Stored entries
* * *

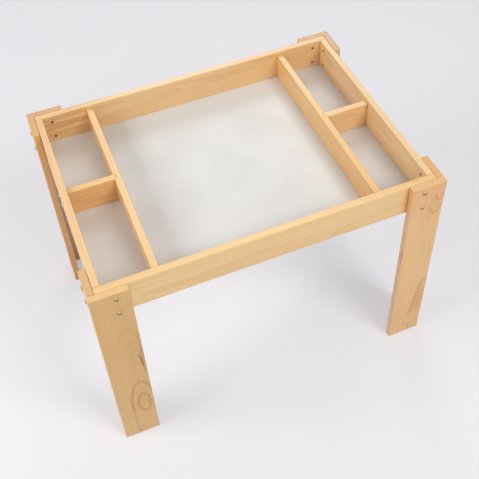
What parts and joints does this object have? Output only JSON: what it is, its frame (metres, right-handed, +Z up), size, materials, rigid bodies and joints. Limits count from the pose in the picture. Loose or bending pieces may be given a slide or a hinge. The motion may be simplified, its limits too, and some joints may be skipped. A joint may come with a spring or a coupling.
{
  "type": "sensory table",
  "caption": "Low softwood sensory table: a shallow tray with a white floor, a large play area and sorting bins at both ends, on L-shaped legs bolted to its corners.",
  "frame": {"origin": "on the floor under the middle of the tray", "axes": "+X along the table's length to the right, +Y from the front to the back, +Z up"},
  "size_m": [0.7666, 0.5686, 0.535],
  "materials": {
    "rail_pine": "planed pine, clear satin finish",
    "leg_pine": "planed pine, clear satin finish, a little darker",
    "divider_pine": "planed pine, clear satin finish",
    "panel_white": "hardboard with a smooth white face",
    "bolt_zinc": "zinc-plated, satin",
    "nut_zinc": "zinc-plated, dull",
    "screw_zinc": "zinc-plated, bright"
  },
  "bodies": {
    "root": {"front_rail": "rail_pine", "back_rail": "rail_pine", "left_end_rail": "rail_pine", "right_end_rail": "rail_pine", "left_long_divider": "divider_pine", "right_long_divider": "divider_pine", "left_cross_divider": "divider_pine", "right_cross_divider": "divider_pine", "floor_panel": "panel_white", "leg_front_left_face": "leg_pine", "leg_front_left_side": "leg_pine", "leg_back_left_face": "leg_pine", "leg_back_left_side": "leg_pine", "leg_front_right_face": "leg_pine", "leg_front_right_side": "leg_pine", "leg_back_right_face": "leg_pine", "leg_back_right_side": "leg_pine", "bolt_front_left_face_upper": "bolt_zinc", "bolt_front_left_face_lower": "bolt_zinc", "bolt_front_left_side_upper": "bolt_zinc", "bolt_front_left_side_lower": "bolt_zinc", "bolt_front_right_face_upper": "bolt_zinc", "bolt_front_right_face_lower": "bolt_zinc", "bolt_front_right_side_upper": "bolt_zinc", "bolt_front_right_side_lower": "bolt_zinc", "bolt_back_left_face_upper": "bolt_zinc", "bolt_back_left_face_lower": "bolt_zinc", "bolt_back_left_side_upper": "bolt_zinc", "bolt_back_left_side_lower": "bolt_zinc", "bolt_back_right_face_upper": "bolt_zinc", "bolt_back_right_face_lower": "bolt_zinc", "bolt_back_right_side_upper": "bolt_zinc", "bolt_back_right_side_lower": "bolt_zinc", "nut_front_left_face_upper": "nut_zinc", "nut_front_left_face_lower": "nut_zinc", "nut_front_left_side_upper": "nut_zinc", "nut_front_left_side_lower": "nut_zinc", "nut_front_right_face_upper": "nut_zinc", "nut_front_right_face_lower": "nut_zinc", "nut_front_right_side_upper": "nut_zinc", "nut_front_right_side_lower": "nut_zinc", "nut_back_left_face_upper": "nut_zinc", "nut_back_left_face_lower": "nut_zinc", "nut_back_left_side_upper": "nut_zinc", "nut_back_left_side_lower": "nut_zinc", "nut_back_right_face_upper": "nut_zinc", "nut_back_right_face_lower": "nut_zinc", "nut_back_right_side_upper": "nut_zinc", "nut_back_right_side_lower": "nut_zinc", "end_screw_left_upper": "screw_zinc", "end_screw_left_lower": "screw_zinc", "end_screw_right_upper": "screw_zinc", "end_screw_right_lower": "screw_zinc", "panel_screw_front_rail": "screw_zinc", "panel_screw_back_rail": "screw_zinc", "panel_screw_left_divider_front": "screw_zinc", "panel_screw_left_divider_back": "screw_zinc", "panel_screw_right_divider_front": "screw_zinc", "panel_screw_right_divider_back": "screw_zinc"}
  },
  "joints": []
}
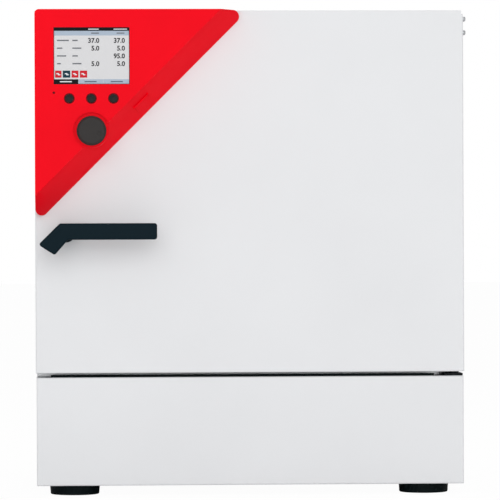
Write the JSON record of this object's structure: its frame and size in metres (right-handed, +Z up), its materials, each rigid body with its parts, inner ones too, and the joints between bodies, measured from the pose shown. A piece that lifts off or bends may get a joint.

* * *

Print out all the entries precisely as written.

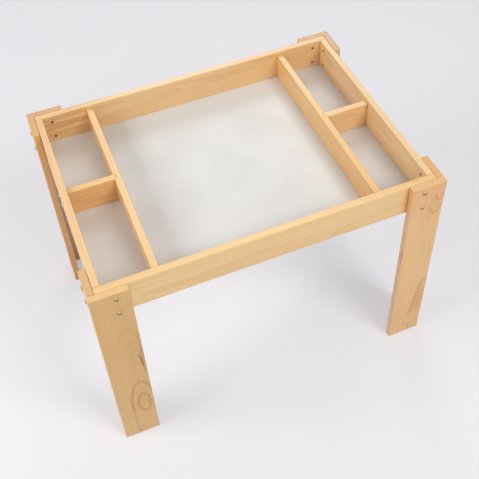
What parts and joints does this object have? Output only JSON: what it is, its frame (metres, right-handed, +Z up), size, materials, rigid bodies and joints. Limits count from the pose in the picture. Loose or bending pieces may be given a slide or a hinge. The motion may be simplified, its limits too, and some joints may be skipped. A joint may come with a spring or a coupling.
{
  "type": "sensory table",
  "caption": "Low softwood sensory table: a shallow tray with a white floor, a large play area and sorting bins at both ends, on L-shaped legs bolted to its corners.",
  "frame": {"origin": "on the floor under the middle of the tray", "axes": "+X along the table's length to the right, +Y from the front to the back, +Z up"},
  "size_m": [0.7666, 0.5686, 0.535],
  "materials": {
    "rail_pine": "planed pine, clear satin finish",
    "leg_pine": "planed pine, clear satin finish, a little darker",
    "divider_pine": "planed pine, clear satin finish",
    "panel_white": "hardboard with a smooth white face",
    "bolt_zinc": "zinc-plated, satin",
    "nut_zinc": "zinc-plated, dull",
    "screw_zinc": "zinc-plated, bright"
  },
  "bodies": {
    "root": {"front_rail": "rail_pine", "back_rail": "rail_pine", "left_end_rail": "rail_pine", "right_end_rail": "rail_pine", "left_long_divider": "divider_pine", "right_long_divider": "divider_pine", "left_cross_divider": "divider_pine", "right_cross_divider": "divider_pine", "floor_panel": "panel_white", "leg_front_left_face": "leg_pine", "leg_front_left_side": "leg_pine", "leg_back_left_face": "leg_pine", "leg_back_left_side": "leg_pine", "leg_front_right_face": "leg_pine", "leg_front_right_side": "leg_pine", "leg_back_right_face": "leg_pine", "leg_back_right_side": "leg_pine", "bolt_front_left_face_upper": "bolt_zinc", "bolt_front_left_face_lower": "bolt_zinc", "bolt_front_left_side_upper": "bolt_zinc", "bolt_front_left_side_lower": "bolt_zinc", "bolt_front_right_face_upper": "bolt_zinc", "bolt_front_right_face_lower": "bolt_zinc", "bolt_front_right_side_upper": "bolt_zinc", "bolt_front_right_side_lower": "bolt_zinc", "bolt_back_left_face_upper": "bolt_zinc", "bolt_back_left_face_lower": "bolt_zinc", "bolt_back_left_side_upper": "bolt_zinc", "bolt_back_left_side_lower": "bolt_zinc", "bolt_back_right_face_upper": "bolt_zinc", "bolt_back_right_face_lower": "bolt_zinc", "bolt_back_right_side_upper": "bolt_zinc", "bolt_back_right_side_lower": "bolt_zinc", "nut_front_left_face_upper": "nut_zinc", "nut_front_left_face_lower": "nut_zinc", "nut_front_left_side_upper": "nut_zinc", "nut_front_left_side_lower": "nut_zinc", "nut_front_right_face_upper": "nut_zinc", "nut_front_right_face_lower": "nut_zinc", "nut_front_right_side_upper": "nut_zinc", "nut_front_right_side_lower": "nut_zinc", "nut_back_left_face_upper": "nut_zinc", "nut_back_left_face_lower": "nut_zinc", "nut_back_left_side_upper": "nut_zinc", "nut_back_left_side_lower": "nut_zinc", "nut_back_right_face_upper": "nut_zinc", "nut_back_right_face_lower": "nut_zinc", "nut_back_right_side_upper": "nut_zinc", "nut_back_right_side_lower": "nut_zinc", "end_screw_left_upper": "screw_zinc", "end_screw_left_lower": "screw_zinc", "end_screw_right_upper": "screw_zinc", "end_screw_right_lower": "screw_zinc", "panel_screw_front_rail": "screw_zinc", "panel_screw_back_rail": "screw_zinc", "panel_screw_left_divider_front": "screw_zinc", "panel_screw_left_divider_back": "screw_zinc", "panel_screw_right_divider_front": "screw_zinc", "panel_screw_right_divider_back": "screw_zinc"}
  },
  "joints": []
}
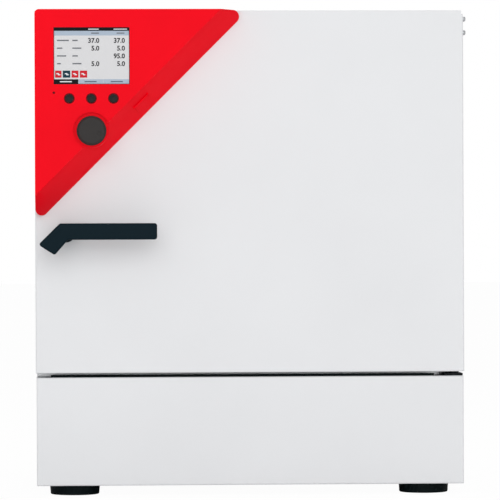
Write the JSON record of this object's structure: its frame and size in metres (right-handed, +Z up), its materials, each rigid body with its parts, inner ones too, and the joints between bodies, measured from the pose shown. A piece that lifts off or bends may get a joint.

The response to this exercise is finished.